My point to all of this is that reading this couldn't have come at a better time for me. To read about these people's resilience in the face of a terrible tragedy and seemingly insurmountable obstacles, it serves as a reminder that life throws you big curveballs and little curveballs. This is a little curveball that will be better in a blink.
Thanks for reading. Hope all of you are healthy and doing well.


  1. Ginger,
    Well, I just finished sending you an e-mail, and then I read you blog entry.

    One thing I really love about you is how, without being unrealistic, look at the positive side of things. For example: you can swim with this injury! And you can cycle! So my immediate thought is: no mini, but how about beggining to train for a triathalon???? Have you ever done one? The Eagle Creek ones are a lot of fun and you would find a great challenge in them.

    Just wonderin'......

    Lots of love and respect that you have such a good take on this...we can all learn from it.


  2. I love that you are from Louisiana. I had an aunt that lived in Mobile, Alabama, and I visited her a couple of times as a child. I've also been to New Orleans a couple of times and would dearly love to go back. There's something special and unusual about that part of the country and I love it. Plus, the food!

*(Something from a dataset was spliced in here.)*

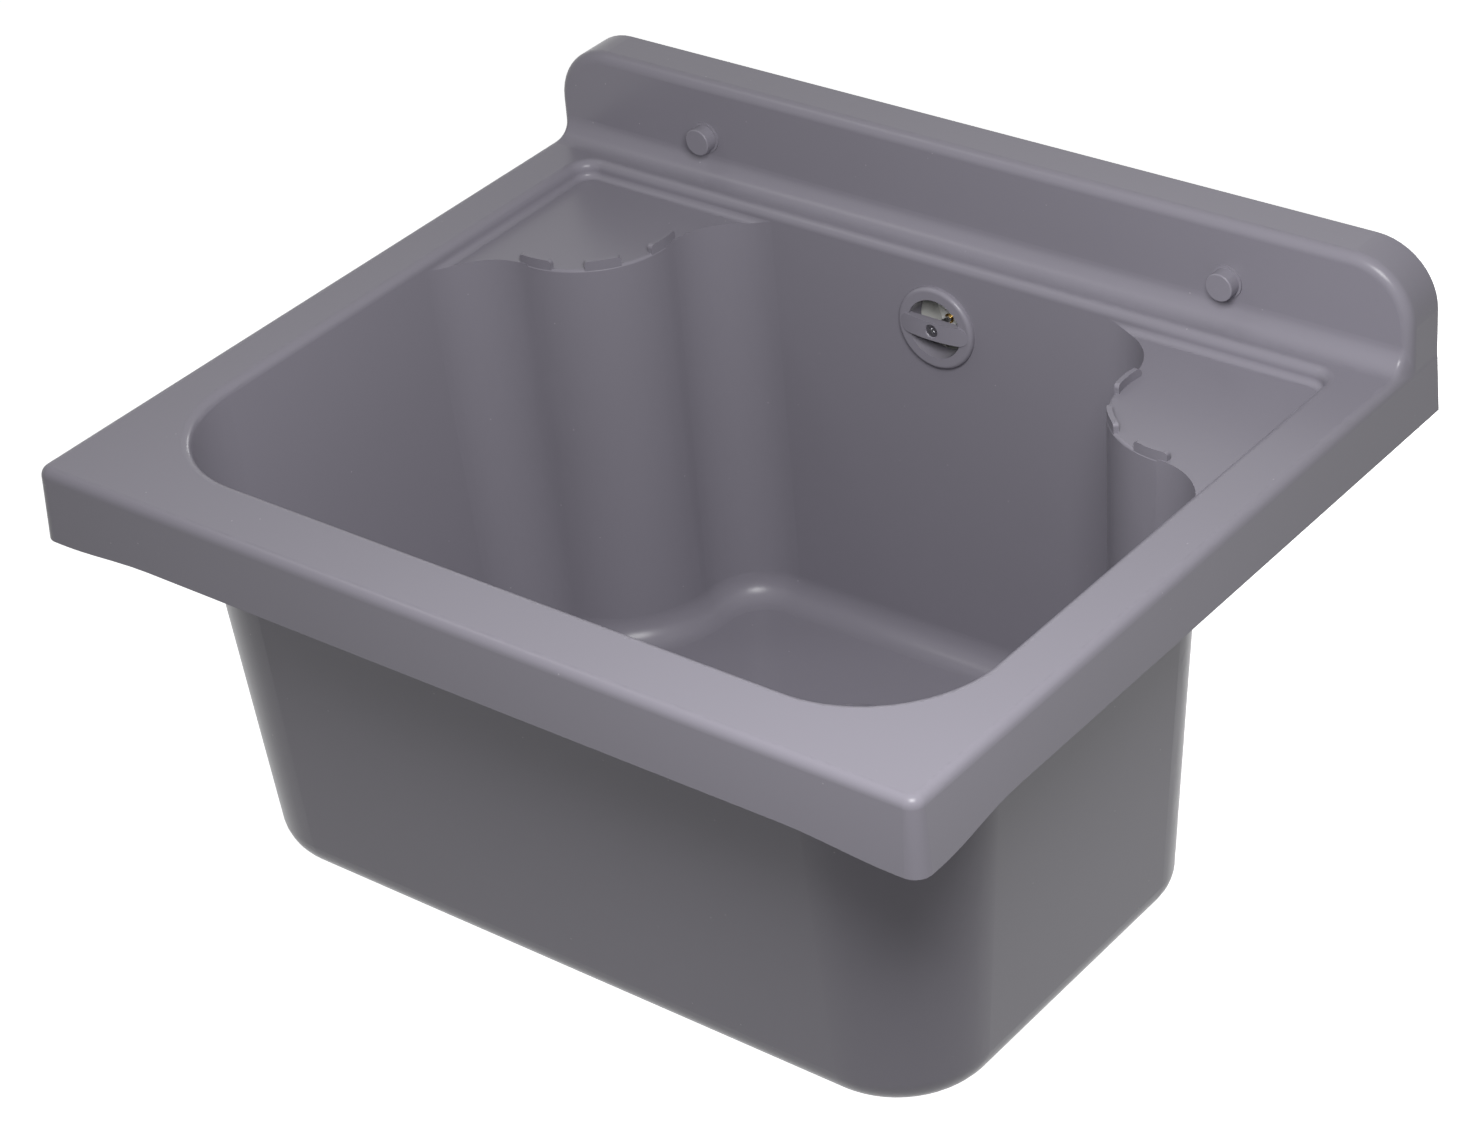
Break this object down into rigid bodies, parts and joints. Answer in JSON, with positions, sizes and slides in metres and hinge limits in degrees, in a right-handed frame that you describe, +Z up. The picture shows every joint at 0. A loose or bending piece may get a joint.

OMG, the food.

    I am sorry to hear that you can't run the Mini. What a disappointment. But it will happen again, and you are facing the situation bravely and with Zen. Swim on!

  3. Ginger:
    Thanks for your thoughts, and YOUR resilience! Let me know when you need some neighborly energy! My cell is 753-4392.

  4. Ginger,

    Yes SWIM! Swimming is my first sport, and I am looking very forward to doing laps this summer! I had to forego my normal swimming routine last summer because I was doing the Project. Don't get me wrong, the Project brought me back to running which was a sport I had added to my reportoire of physical work outs. But I LOVE to swim.

    As for this darn mini marathon... there will be two more half marathons conducted this Fall here in Indy and my bet is they will be far more scenic and enjoyable that the Mini. It as been 8 years since I last ran the Mini and since then the field has grown by 10,000 people. The course was crowded when I ran it in 2000; I am trying to imagine what this might be like with 10,000 extra people.

    All to say, take heart. You and me can train for that half marathon for the Fall.

    Ginger, I am sure Chris will agree with me that you have been the model Project recruitment. Your dedication and commitment to the Project's principals are over the top. Your presence is a thing of beauty for all to behold. (both outside and in!)